Quick feedback for whoever takes the job, regarding some building blocks to focus on:
- Endpoints - Establish more meaningful names for the existing endpoints, while establishing some new ones
- Documentation - Get the documentation complete!! So what if you have I/O docs, if all the fields aren’t defined
- POST / PUT - Al low folks to add and update data either after they curate and add to it, or from their own databases
- Blog - Create a blog, that lets me know someone is home. Its so evident nobody is.
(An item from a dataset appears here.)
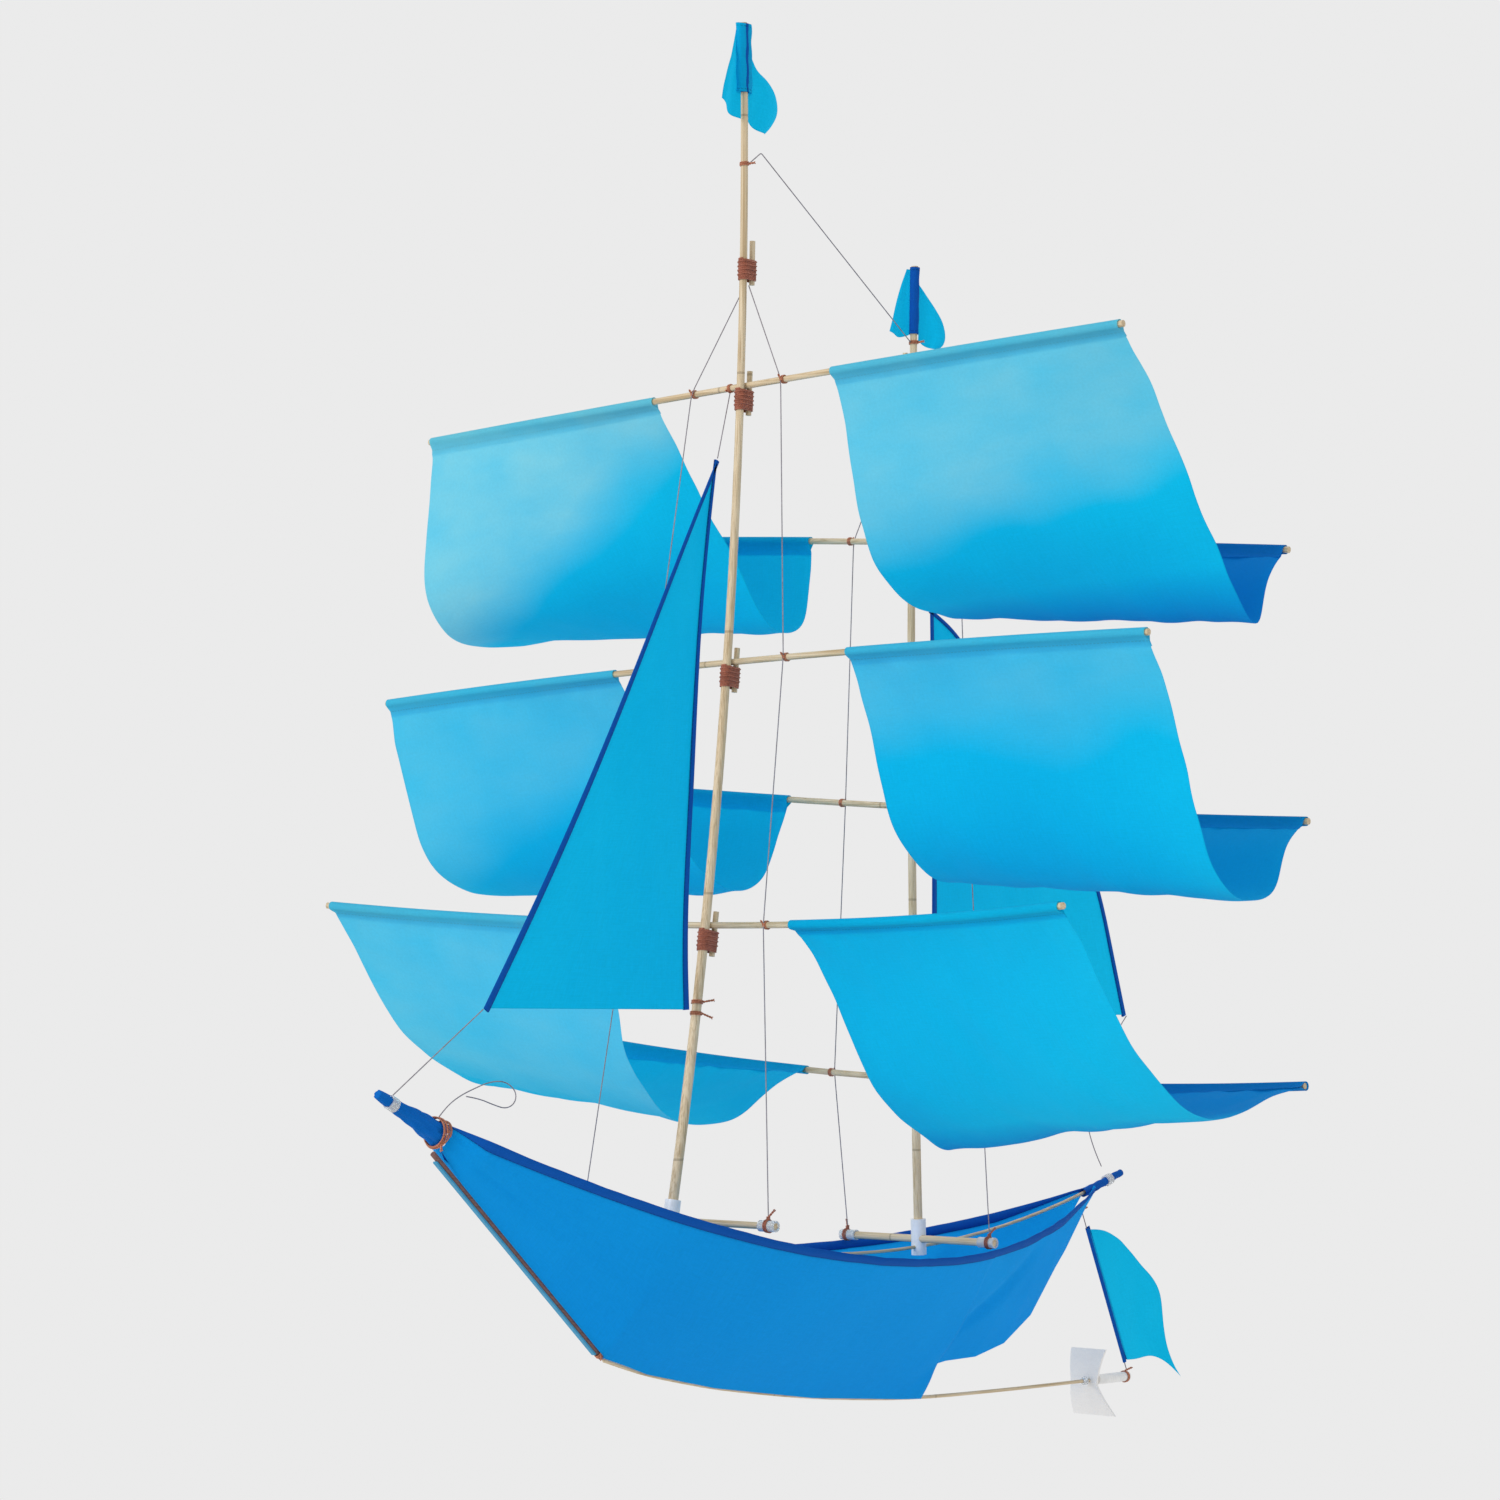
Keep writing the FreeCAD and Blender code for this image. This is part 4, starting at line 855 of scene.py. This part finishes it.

- Social - Provide me with an active Twitter, LinkedIn and Google+ account to interact with you on and share what I’m doing with your data
- Branding - I need some guidance with branding of CrunchBase data, when I publish in the wild
- Embeddable - Holy shit, the opportunity with badges, buttons and widgets around CrunchBase data. This data is made for crunching and sharing in stories
- Spreadsheet - From the I/O docs, provide export as CSV and to Google Spreadsheet. Build Google Spreadsheet templates that allow users to enter their key into cell and it will pre-populate a spreadsheet with the data they are looking for, with the analysis, visualizations and other tools analysts will need
CrunchBase is a goldmine of data. As it is, I can make use of the data and generate value. But the API won’t remain at the center of that, I will extract the value I need and not return much to the platform, because well...it sucks ass. I can’t write back, and I do so much work to get the value I do, I feel like its mine after I’m done. Especially if the platform has no person or personality that I consider an owner or steward. I don't feel beholden to give anything back. Just take...not good for your business.
You guys have a lot of potential within the CrunchBase API, I hope you dedicate the resources to make it work, and find a steward for the API that will actually care about what you have, and interact with your API consumers in a meaningful way.